Nikt nie pyta Tuska dlaczego było tyle trupów za jego rządów, jak za żadnego wcześniejszego rządu? No chyba, że Bieruta. To niesamowite zjawisko. Załóżmy, że podobna ilość dziwnych śmierci byłaby w czasach rządu J. Kaczyńskiego. Na razie pomijam sprawę nadmiarowych zgonów w czasie fałszywej pandemii.
Media tzw. opozycyjne piałyby od rana do nocy, że to nieudacznik i morderca, albo sługus niemiecko-rosyjsko-żydowski, który pozwala obcym siłom specjalnym wykonywać wyroki śmierci na niewygodnych politykach, naukowcach, szyfrantach, inżynierach, żołnierzach. Korekta - o Mossadzie nie byłoby oczywiście ani słowa.

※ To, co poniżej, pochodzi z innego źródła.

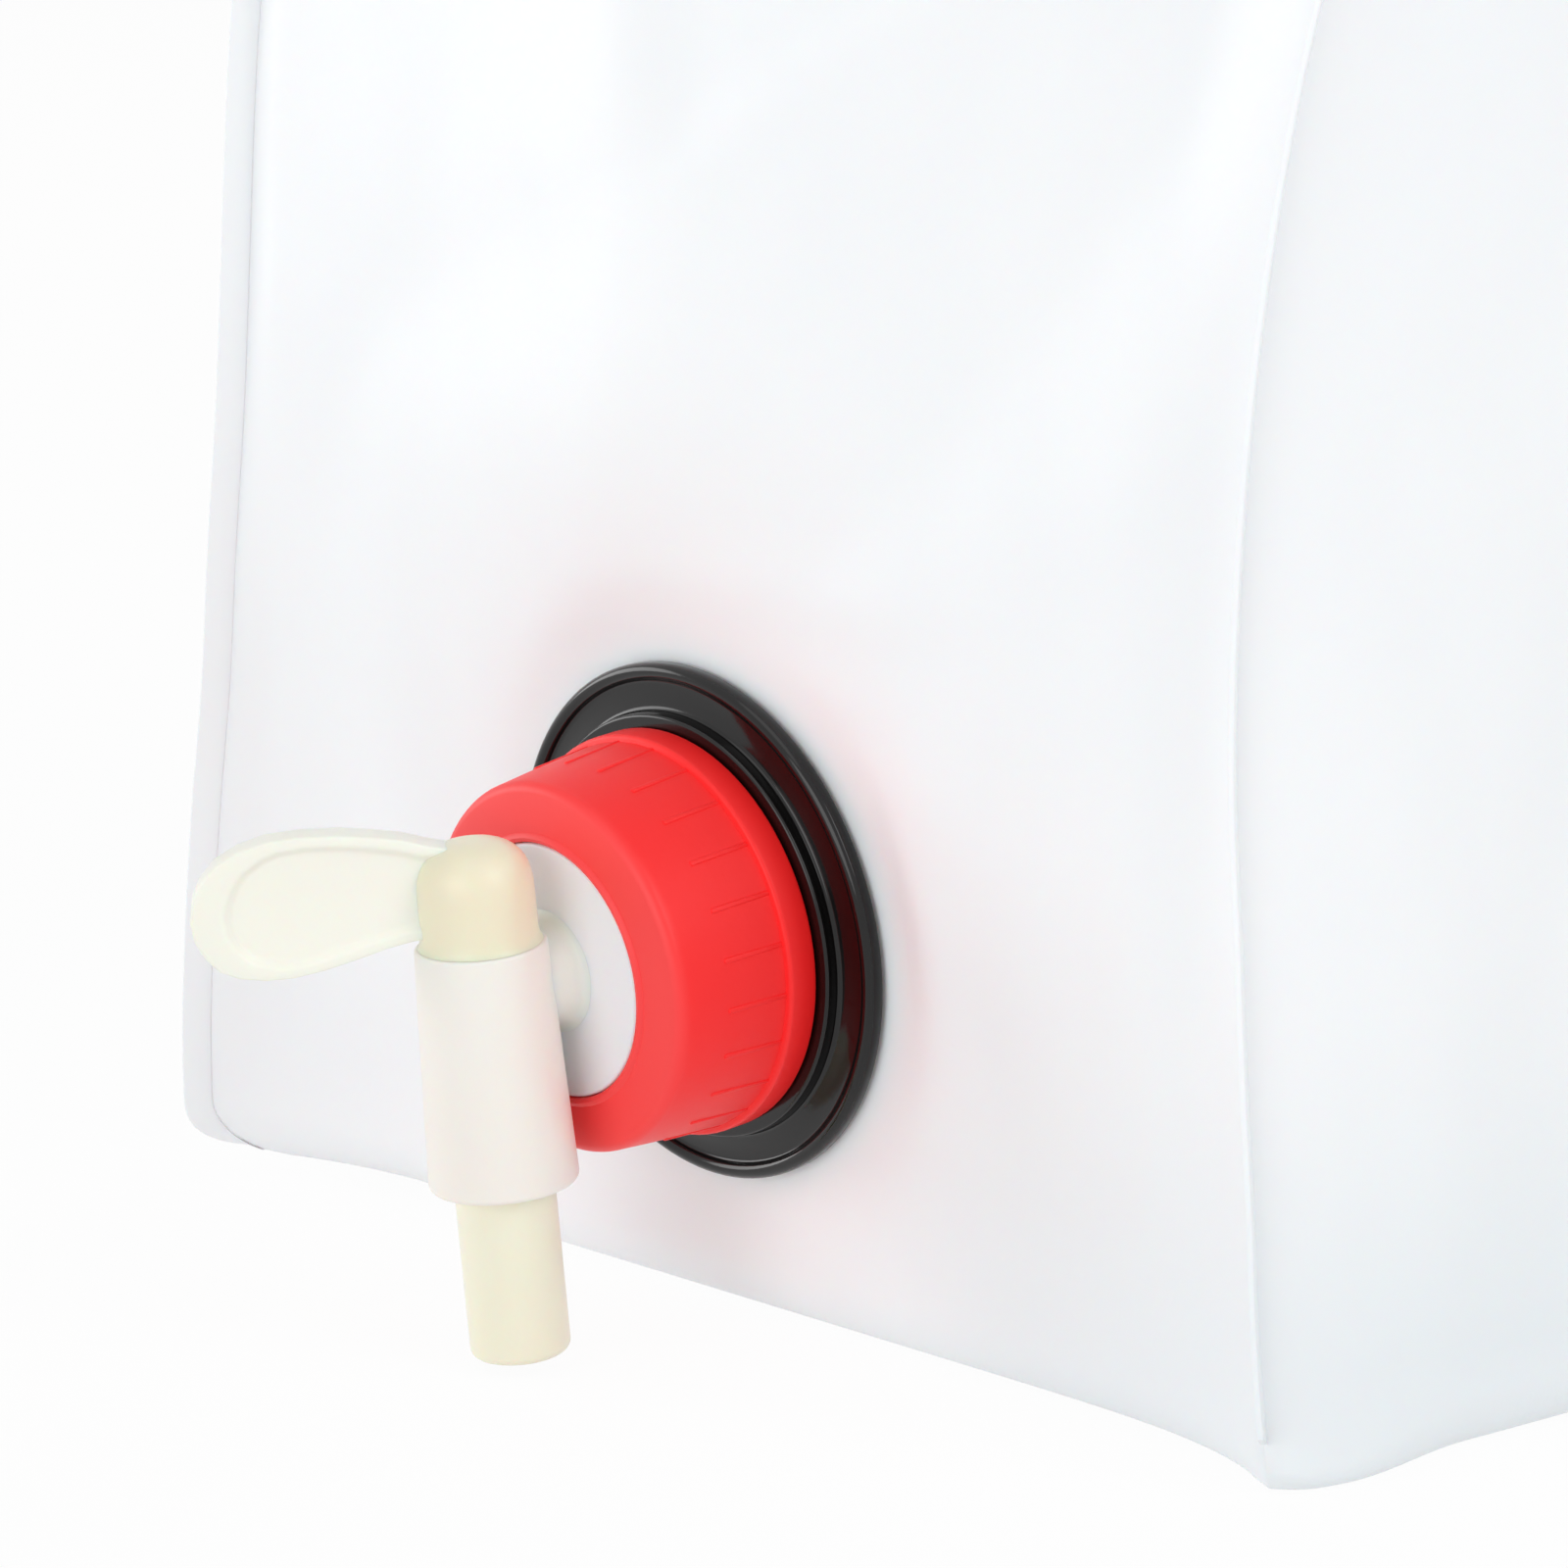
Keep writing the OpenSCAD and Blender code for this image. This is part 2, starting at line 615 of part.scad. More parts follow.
module lever_plug() {
    nozzle_round = 1.2;
    color("#efe9cf") at_tap() rotate([0, 0, 180 + lever_angle]) difference() {
        union() {
            difference() {
                rotate_extrude() polygon(concat(
                    [[0, nozzle_end]],
                    arc([plug_r - nozzle_round, nozzle_end + nozzle_round], nozzle_round, 270, 360),
                    [[plug_r, hub_base + 1], [0, hub_base + 1]]));
                ring(plug_r + 1, plug_r - snap_depth - slide_fit, snap_z - seat, snap_z + snap_h + seat);
                for (z = [upper_ring_z, lower_ring_z])
                    ring(plug_r + 1, groove_r, z - groove_h / 2, z + groove_h / 2);
            }
            translate([0, 0, hub_base]) rotate_extrude() {
                square([hub_r, hub_h - hub_round]);
                square([hub_r - hub_round, hub_h]);
                intersection() {
                    translate([hub_r - hub_round, hub_h - hub_round]) circle(r = hub_round);
                    square([hub_r, hub_h]);
                }
            }
            lever();
        }
        translate([0, 0, nozzle_end - 1]) cylinder(r = outlet_r, h = outlet_depth + 1);
        translate([0, 0, nozzle_end]) cylinder(r = flow_r, h = port_r - nozzle_end);
        rotate([0, -90, 0]) cylinder(r = port_r, h = plug_r + 1);
    }
}

module o_ring(z) {
    color("#202020") at_tap() translate([0, 0, z]) rotate_extrude()
        translate([plug_r + slide_fit - seal_fit - o_ring_t / 2, 0]) circle(r = o_ring_t / 2);
}

module upper_o_ring() {
    o_ring(upper_ring_z);
}

module lower_o_ring() {
    o_ring(lower_ring_z);
}

// ---------- handle ----------

// The front half: its foot lies on the film, its loop meets the other half
module handle_half() {
    difference() {
        slab(handle_w, handle_low, handle_high, -handle_t, -touch, corner_r);
        slab(handle_w - 2 * grip_side, gap_low, gap_high, -handle_t - 1, 1, corner_r);
        translate([-handle_w, -seam_half - touch, handle_low - 1])
            cube([2 * handle_w, handle_t, seam_z + band_h + free - handle_low + 1]);
    }
}

module handle_front() {
    color("#1b1b1b") {
        handle_half();
        each_pin() translate([0, 0, -handle_t + 1]) cylinder(r = pin_r, h = handle_t + 1);
    }
}

module handle_back() {
    color("#1b1b1b") difference() {
        mirror([0, 1, 0]) handle_half();
        each_pin() translate([0, 0, -handle_t - 1]) cylinder(r = pin_r + touch, h = handle_t + 1);
    }
}

front_panel();
back_panel();
left_side_panel();
right_side_panel();
bottom_panel();
spout_neck();
inner_film_gasket();
outer_film_gasket();
outer_flange();
mouth_gasket();
ring_nut();
tap_body();
lever_plug();
upper_o_ring();
lower_o_ring();
handle_front();
handle_back();
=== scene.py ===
# %% [markdown]
# # A film container with a lever tap
# This lesson dresses a container for liquid detergent: a soft frosted bag that stands on its own,
# with a black clamping flange, a red ring nut and a white tap with a cream lever. The solids come
# from the CAD frame. They give every size, and the scene adds the soft shapes and the finishes.

# %% Load the frame
import bisect
import math
import bpy
from mathutils import Matrix, Vector, noise


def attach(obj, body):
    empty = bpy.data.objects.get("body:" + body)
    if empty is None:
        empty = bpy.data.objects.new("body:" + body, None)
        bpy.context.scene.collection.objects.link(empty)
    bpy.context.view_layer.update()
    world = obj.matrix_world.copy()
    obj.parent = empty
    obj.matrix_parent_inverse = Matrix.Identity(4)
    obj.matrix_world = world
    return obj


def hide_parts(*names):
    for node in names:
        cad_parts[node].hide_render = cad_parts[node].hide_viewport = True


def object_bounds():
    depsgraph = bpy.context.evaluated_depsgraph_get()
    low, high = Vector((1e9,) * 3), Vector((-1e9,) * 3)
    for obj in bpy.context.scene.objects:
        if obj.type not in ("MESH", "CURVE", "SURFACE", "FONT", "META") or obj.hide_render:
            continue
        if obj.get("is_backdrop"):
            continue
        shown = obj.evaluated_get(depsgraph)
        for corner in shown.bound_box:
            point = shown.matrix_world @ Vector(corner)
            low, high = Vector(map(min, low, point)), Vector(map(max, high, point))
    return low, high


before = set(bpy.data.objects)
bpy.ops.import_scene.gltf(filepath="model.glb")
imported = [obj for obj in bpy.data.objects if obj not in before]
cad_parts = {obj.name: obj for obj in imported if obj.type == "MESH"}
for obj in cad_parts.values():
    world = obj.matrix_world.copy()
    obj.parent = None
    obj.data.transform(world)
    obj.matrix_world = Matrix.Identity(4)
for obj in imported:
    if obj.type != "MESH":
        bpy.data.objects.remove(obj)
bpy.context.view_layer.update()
bpy.ops.object.select_all(action="DESELECT")
MM = 0.001

# %% [markdown]
# ## The camera
# A long lens from one metre away keeps the edges of the base nearly parallel. It stands level, a
# little above the mouth, and looks at the container from its right front corner.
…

Zamiast takich poważnych problemów, albo jak tu nauczyć strzelać w tydzień wszystkich, którzy mają siłę posługiwać się bronią, w mediach pojawiają się osobniki, które Pani wymieniła. Już dawno powinniśmy o nich zapomnieć.
Dlatego będę głosować na PO i Tuska by pisiorstwo nie zamieniło Polski w odpowiednik III Rzeszy.
Gazeta Wyborcza i TVN nie jest potrzebne, wystarczy chwila szczerości tych, którzy uważają się z Prawdziwych Polaków.
Nieoficjalna wersja głosi, że postawili mu kapelani, którzy mu towarzyszyli, a że ma słabą wolę i głowę to nie odmówił.
Do plusów dwóch kadencji Ole, Ole, Olka zaliczam wstąpienie do NATO i UE. Do minusów niepodpisanie ustawy reprywatyzacyjnej co doprowadziło do wielu tragedii lokatorskich i panoszenie się mafii reprywatyzacyjnej nie tylko w Warszawie. Największy minus wizerunkowy Ole Ole Olka to jednak przepraszanie w imieniu Polaków za niemiecki mord w Jedwabnem. Tego mu nigdy nie daruję, skurczybykowi jednemu. Wtedy zrozumiałem, ze działa przeciwko Polsce, przeciwko prawdzie historycznej, przeciwko prawu międzynarodowemu.